Corinne and Sammy had vanished, they were nowhere to be seen: one thing seemed irreconcilable with another. Things were somehow out of joint and the shack stopped being “home,” stopped being itself: doors and windows were shut, closed to something. The child was impossible; whatever they said to her she answered, “No, no,” she wanted nothing, not to come in or to go out. Maurice wanted to go out, he wanted them to get dressed up and take the bus to the cinema in Ramat Gan to see Doctor Zhivago. They went to call the child, behind Rachel Amsalem’s house, in the thorns.
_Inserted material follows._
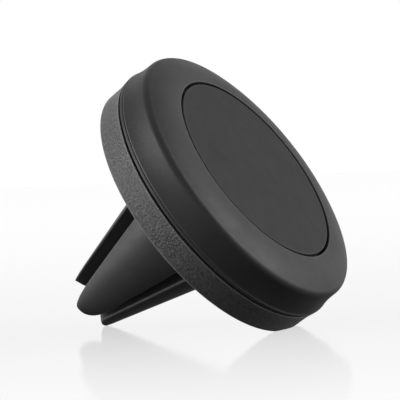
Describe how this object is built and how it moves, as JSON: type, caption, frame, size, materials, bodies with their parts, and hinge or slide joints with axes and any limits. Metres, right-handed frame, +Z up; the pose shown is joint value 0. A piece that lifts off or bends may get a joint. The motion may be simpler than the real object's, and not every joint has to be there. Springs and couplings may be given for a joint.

There was an old tap there that didn’t turn off, and she and Rachel crouched under the running water, in the mud, competing to see who could eat the most crammed into their mouths in spoonfuls and washed down with water. The mother dragged her away, pulled her by the arms and dragged her lying on her stomach as she dug her feet into the ground. The mother pushed her into the shower, filthy and crying, scrubbed her body, and shampooed her hair: twice she escaped wet and covered in lather and twice she was forced back under the boiling jet of water that stung her skin more than the mother’s pinches and slaps.
Maurice sat in the living room, leafing through the newspaper, but a few times he came to peep into the shower, leaned against the door in his light gray suit, and looked at his face reflected in the mirror above the basin, smoothing his narrow mustache with his yellow finger: “But it’s Dr. Zhivago,” he said in surprise.
He liked Omar Sharif, he had even met him once, he told the mother on the bus, when the two of them sat on their bench in front of the child. His arm, she noted, encircled the mother’s shoulders but didn’t touch them, it rested on the back of the seat. The mother nodded, drinking him in, her shoulder blades moved under her dress: her back was a quivering map of feelers and open mouths, a tension of intent and intense devotion, intense tenderness. She had been taken, the mother: the child saw it with horror, how she was being taken.